Laissant les deux frères se charger de cette tâche, j’examinai le plan que Claude regardait auparavant. Il y avait une ville entourée de rouge. Je reconnus la ville de la banque que nous avions pour cible.
- Ce n’est pas si grave ! entendis-je Claude dire. Il a parfaitement raison en disant que l’on pourrait me reprocher la même chose.
Puis il s’approcha de moi et me demanda :
- C’est vrai que ton ancienne maison est libre ?
- D’après la lettre de mon père, il a mis cette maison à vendre il y a trois mois. Donc, c’est peu probable. On peut toujours occuper cette maison le temps d’une journée ou d’une nuit. De toute façon, j’ai la clé...
Je m’interrompis, me souvenant de quelque chose. Alex ricana :
- Ah ! Tu viens de te souvenir que tu as oublié de fermer la maison. Heureusement, j’étais derrière toi, et je l’ai fermé à clé.

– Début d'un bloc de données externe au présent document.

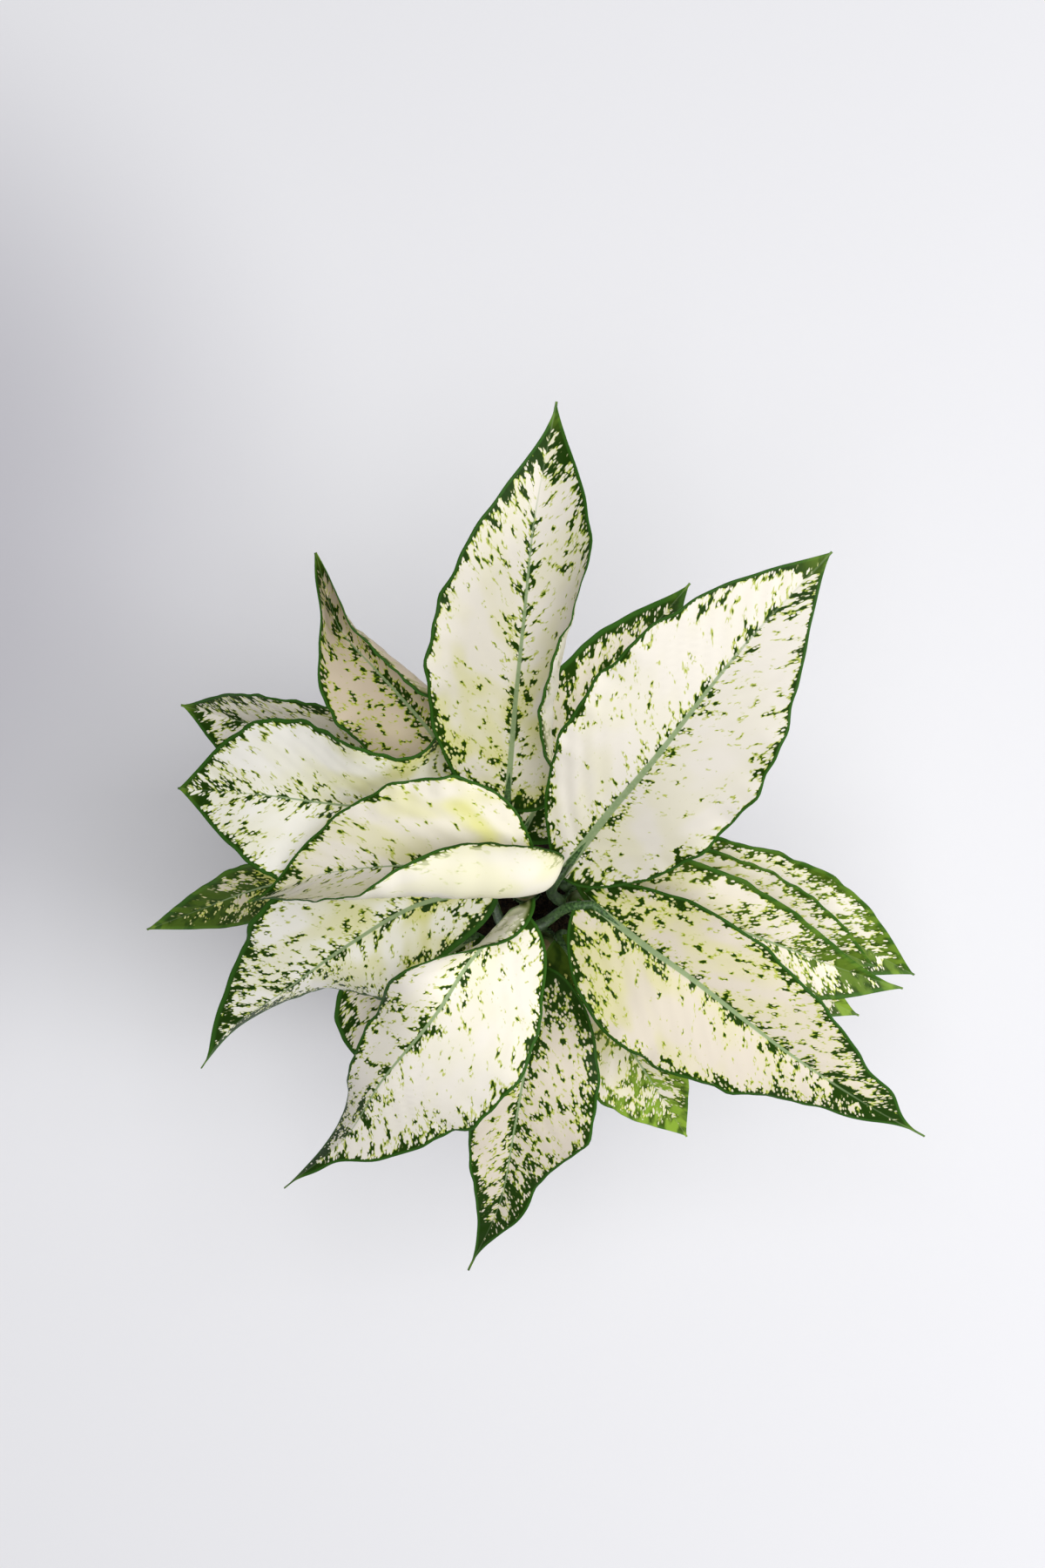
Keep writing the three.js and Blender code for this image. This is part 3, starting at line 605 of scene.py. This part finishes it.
def makeBlade(leaf, number):
    # a grid laid out on the leaf's own curves, then given its thickness
    deselectAll()
    bpy.ops.mesh.primitive_grid_add(
        x_subdivisions=leafMake["columns"], y_subdivisions=leafMake["rows"], size=2, calc_uvs=False)
    blade = bpy.context.object
    mesh = blade.data
    flat = np.empty(len(mesh.vertices) * 3, np.float32)
    mesh.vertices.foreach_get("co", flat)
    flat = flat.reshape(-1, 3).astype(float)
    x, v = flat[:, 0], flat[:, 1] * 0.5 + 0.5
    q = np.clip(1.25 * x - 0.25 * x ** 3, -1, 1)            # closer together near the margins
    t = np.clip(0.55 * (0.5 - 0.5 * np.cos(np.pi * v)) + 0.45 * v, 0, 1)
    place, laid = bladeSurface(leaf, number, t, q)
    mesh.vertices.foreach_set("co", (place * mm).astype(np.float32).ravel())
    edgeGap = marginDistance(place, t, q)
    # what the colours read: per point, where it lies and how much there is of each thing
    tipGreen = 0.12 * ease(t, 0.4, 0.95) + 0.42 * ease(t, 0.91, 1)      # most in the last tenth
    green = leaf["speckle"] + leaf["tip"] * tipGreen + 0.08 * (1 - ease(t, 0, 0.2))
    green += leaf["base"] * np.clip(1.6 - 4 * t, 0, 1)
    young = leaf["yellow"] * (1.3 - 0.95 * ease(t, 0.1, 0.6))           # tissue is youngest at the base
    lime = leaf["lime"] * (0.35 + 0.85 * ease(t, 0.3, 0.85)) + 0.35 * ease(t, 0.9, 1)
    band = laid["across"] - leaf["band"] * (1 - 0.8 * np.minimum(t / 0.8, 1))
    flank = leaf["flank"] * (0.31 - 0.21 * ease(t, 0.5, 0.9)) + 0.6 * leaf["speckle"]
    setValues(mesh, "leafPlace", [*laid["leafPlace"].T])
    setValues(mesh, "leafEdge", [edgeGap / leaf["rim"], green, 1 - ease(t, 0.93, 0.98)])
    setValues(mesh, "leafRib", [laid["across"], band, flank])
    # the first of these is painted shade, which darkens the white of leaves lying under others
    setValues(mesh, "leafToneAndShade", [0 * t + leaf["shade"], young, lime])
    setValues(mesh, "ribPale", [0.95 - 0.7 * ease(t, 0.55, 0.85)])

    thick = blade.vertex_groups.new(name="thick")
    thin = leafMake["bladeThickness"] / leafMake["ribThickness"]
    weight = thin + (1 - thin) * laid["rib"]
    for k, w in enumerate(weight):
        thick.add([k], float(w), "REPLACE")
    mesh.materials.append(upperMaterial)
    mesh.materials.append(lowerMaterial)
    shell = blade.modifiers.new("thickness", "SOLIDIFY")
    shell.thickness = leafMake["ribThickness"] * mm
    shell.offset = -1
    shell.vertex_group = "thick"
    shell.material_offset = 1
    bpy.ops.object.modifier_apply(modifier="thickness")
    blade.vertex_groups.clear()
    return blade


def makePetiole(leaf):
    # a rod from the cane up to the blade, where it goes on as the midrib
    cane = canes[leaf["cane"]]
    out = np.array([math.cos(math.radians(leaf["side"])), math.sin(math.radians(leaf["side"])), 0])
    clear = leafMake["caneRadius"] + leafMake["sheathGap"] + leafMake["petioleRadius"]
    start = np.array([cane["x"], cane["y"], leaf["node"]]) + out * clear
    above = start + out * 0.8 + np.array([0, 0, 6])
    end = np.array(leaf["spine"][0]) - np.array([0, 0, leafMake["ribDepth"]])
    run = Run([start, above, *leaf["stalk"], end])
    midrib = Run(leaf["spine"])
    shares = np.linspace(0, 1, 41)
    points = list(run.at(shares))
    radii = list(leafMake["petioleRadius"] * (1 - leafMake["petioleTaper"] * shares))
    for t in (0.025, 0.05, 0.075, 0.1):         # runs out under the first tenth of the blade
        along = midrib.along(t)
        right = np.cross(along, (0, 0, 1))
        up = np.cross(right / np.linalg.norm(right), along)
        points.append(midrib.at(t) - up * (leafMake["ribDepth"] + 5 * t))
        radii.append(2.15 - 13 * t)
    deselectAll()
    bpy.ops.curve.primitive_nurbs_path_add()
    rod = bpy.context.object
    rod.data.splines.clear()
    line = rod.data.splines.new("POLY")
    line.points.add(len(points) - 1)
    for k, (p, r) in enumerate(zip(points, radii)):
        line.points[k].co = (*(p * mm), 1)
        line.points[k].radius = r
    rod.data.bevel_depth = mm
    rod.data.bevel_resolution = 4
    rod.data.use_fill_caps = True
    bpy.ops.object.convert(target="MESH")
    return bpy.context.object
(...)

Et cette clé, la voici.
- Merci, dis-je en prenant la clé que me tendait Alex.
- Bon, maintenant que vous avez fini, je peux vous expliquer ce que j’ai fait durant cette journée. Je vous explique le plan pour ce qui va se passer demain.
- Demain ? s’exclamèrent tous les membres présents.

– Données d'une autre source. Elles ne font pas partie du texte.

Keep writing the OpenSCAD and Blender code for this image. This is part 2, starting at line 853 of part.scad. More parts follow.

- Le plan est bien défini, je ne vois aucune raison de ne pas le faire demain. Les groupes un et deux, vous avez fait votre boulot. Alex, tu m’as bien dit que tu avais assez de nourriture pour une semaine, et assez de munitions.
- J’ai dit ça ? s’étonna Alex. Peut-être.
- Donc. C’est simple. On y va à 8h, pour être tôt, pour l’ouverture. Edward, tu te posteras à l’entrée pour surveiller.
- Quoi ? Mais je suis du groupe deux ! protestai-je.
- C’est une initiation, dit Claude. Tu dois obligatoirement assister à au moins une attaque. Alex, tu viens, mais sache que c’est bien parce que tu es indispensable.
Alex haussa les épaules. Claude poursuivit :
- Je menace le banquier, il nous donne, je vais vider l’argent de la banque, et on part. C’est aussi simple que ça.
- Je n’aime pas quand tu dis ça. Rien n’est jamais simple. Il y a toujours quelque chose qui se passe mal, dis-je.
- J’ai fait une dizaine d’attaques. Je pense que je suis assez professionnel dans la matière.
- Ce n’est pas bien de se vanter, dit Alex.
- Couchez-vous tôt, car je viendrai vous réveiller à sept heures demain. Bonne nuit à tous, moi je rentre.